Żeby nie było nieporozumień. Zupełnie czym innym jest zabieranie dzieci na wycieczki w górach niskich czy nawet na wyprawy trekkingowe. Pewien Rosjanin zasłynął udziałem w trekkingu do bazy pod Mount Everestem z czteroletnim synem. Podobno mały był zachwycony tą, w zasadzie bezpieczną przygodą.
Bardzo liczne są przypadki wpychania dzieci w świat filmu i reklamy. Zmuszanie ich do udziału w stresujących castingach, ondulowania włosów, malowania paznokci. Pół biedy jeżeli dziecko jest równie próżne jak jego rodzice i czerpie satysfakcję z ról w serialach oraz z ocierania się na planie filmowym o znanych aktorów. Zdarza się jednak, że dziecko nienawidzi tego procederu, nie przekonują go wysokie zarobki, chciałoby korzystać z przywilejów dzieciństwa.
Nadmierne ambicje rodziców przejawiają się również przeciążeniem dzieci dodatkowymi zajęciami, wymaganiem żeby brały udział w konkursach i olimpiadach. Znam przypadki dzieci. które od rana do wieczora uczestniczą w różnych kursach i treningach, które z angielskiego są wożone na konną jazdę, basen czy ściankę wspinaczkową. Każde z tych zajęć samo w sobie może być rozwijające ale nadmierna ich liczba powoduje, że dziecko czuje się w opresji. Szczególnym przypadkiem są tu szkoły muzyczne. Wiadomo, że naukę muzyki trzeba zaczynać bardzo wcześnie i nie osiągnie się wyników bez morderczych ćwiczeń, do których dziecko trzeba zmuszać. Znam przypadek młodego człowieka, wybitnie uzdolnionego, realizującego w szkole podstawowej program liceum w ramach tak zwanego home schooling, który zapytany przeze mnie kim chciałby zostać odpowiedział, że chciałby wreszcie być normalny. Wymusił na rodzicach odebranie papierów ze szkoły muzycznej oraz oddanie go do zwykłego liceum. Nie chce koncertować, brać udziału w olimpiadach i się wspinać. Oczywiście może się zdarzyć, że będzie miał potem pretensje do rodziców, że go nie zmusili choćby do kontynuowania kariery pianistycznej.

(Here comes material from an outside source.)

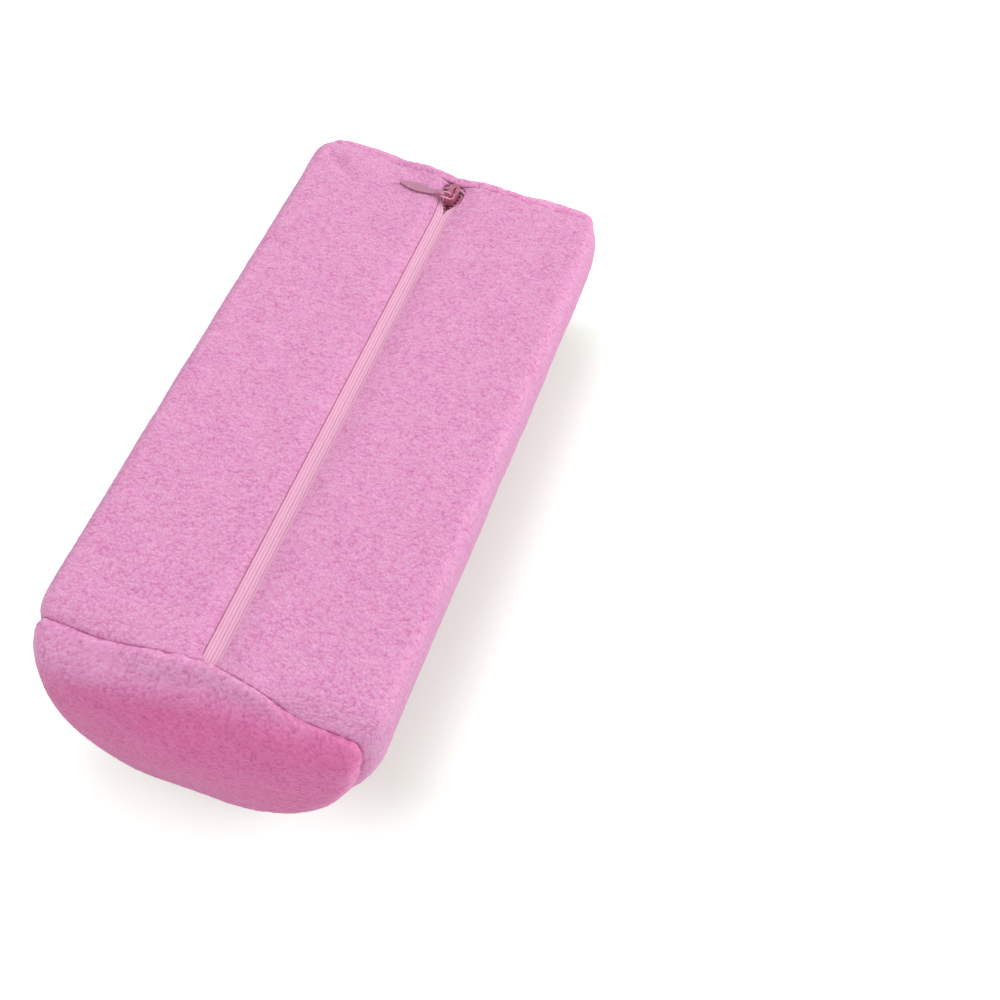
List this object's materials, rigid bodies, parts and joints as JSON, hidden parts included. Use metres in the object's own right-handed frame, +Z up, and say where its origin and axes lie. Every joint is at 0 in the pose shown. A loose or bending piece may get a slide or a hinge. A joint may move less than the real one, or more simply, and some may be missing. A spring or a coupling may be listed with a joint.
{
  "type": "manicure hand rest",
  "caption": "Half-round foam hand rest in a removable towelling cover, closed by a concealed zip along its flat side, with a small leaf-shaped pull.",
  "frame": {"origin": "under the middle of the cushion, on the flat spot of the dome that it lies on", "axes": "+Z up from the dome to the flat zip face, +Y along the zip towards the slider at rest, +X across"},
  "size_m": [0.13, 0.2998, 0.0775],
  "materials": {
    "foam": "open-cell foam",
    "terry": "cotton towelling with uncut loops",
    "tape": "woven polyester tape with ribs",
    "coil": "dyed nylon",
    "stop_metal": "crimped strip",
    "slider_paint": "gloss paint over a zinc casting",
    "pull_paint": "satin paint over a zinc casting"
  },
  "bodies": {
    "cushion": {"foam_core": "foam", "cover_wrap": "terry", "near_end_panel": "terry", "far_end_panel": "terry", "zip_tape_left": "tape", "zip_tape_right": "tape", "zip_coil_left": "coil", "zip_coil_right": "coil", "top_stop_left": "stop_metal", "top_stop_right": "stop_metal", "bottom_stop": "stop_metal"},
    "slider": {"slider_body": "slider_paint"},
    "loop": {"pull_loop": "slider_paint"},
    "tab": {"pull_tab": "pull_paint"}
  },
  "joints": [
    {"name": "slider_slide", "type": "slide", "parent": "cushion", "child": "slider", "axis": [0, -1, 0], "range_m": [0, 0.24], "deforming": ["zip_tape_left", "zip_tape_right", "zip_coil_left", "zip_coil_right"]},
    {"name": "loop_swivel", "type": "hinge", "parent": "slider", "child": "loop", "pos_m": [0, 0.1192, 0.0762], "axis": [0, 0, 1], "range_deg": [-10, 190]},
    {"name": "tab_lift", "type": "hinge", "parent": "loop", "child": "tab", "pos_m": [-0.0036, 0.1192, 0.0762], "axis": [0, 1, 0], "range_deg": [0, 140]}
  ]
}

Proceder wykorzystywania dzieci jest dostrzegany przez władze wielu krajów. W Nepalu można uczestniczyć w wyprawach dopiero powyżej 16 lat, a w Chinach po ukończeniu 18 lat. Te ograniczenia drażnią wszelakiej maści libertarian. W wielu krajach zakazane jest wykorzystywanie dzieci w reklamie. Powinno się zakazać wykorzystywania dzieci przede wszystkim w polityce.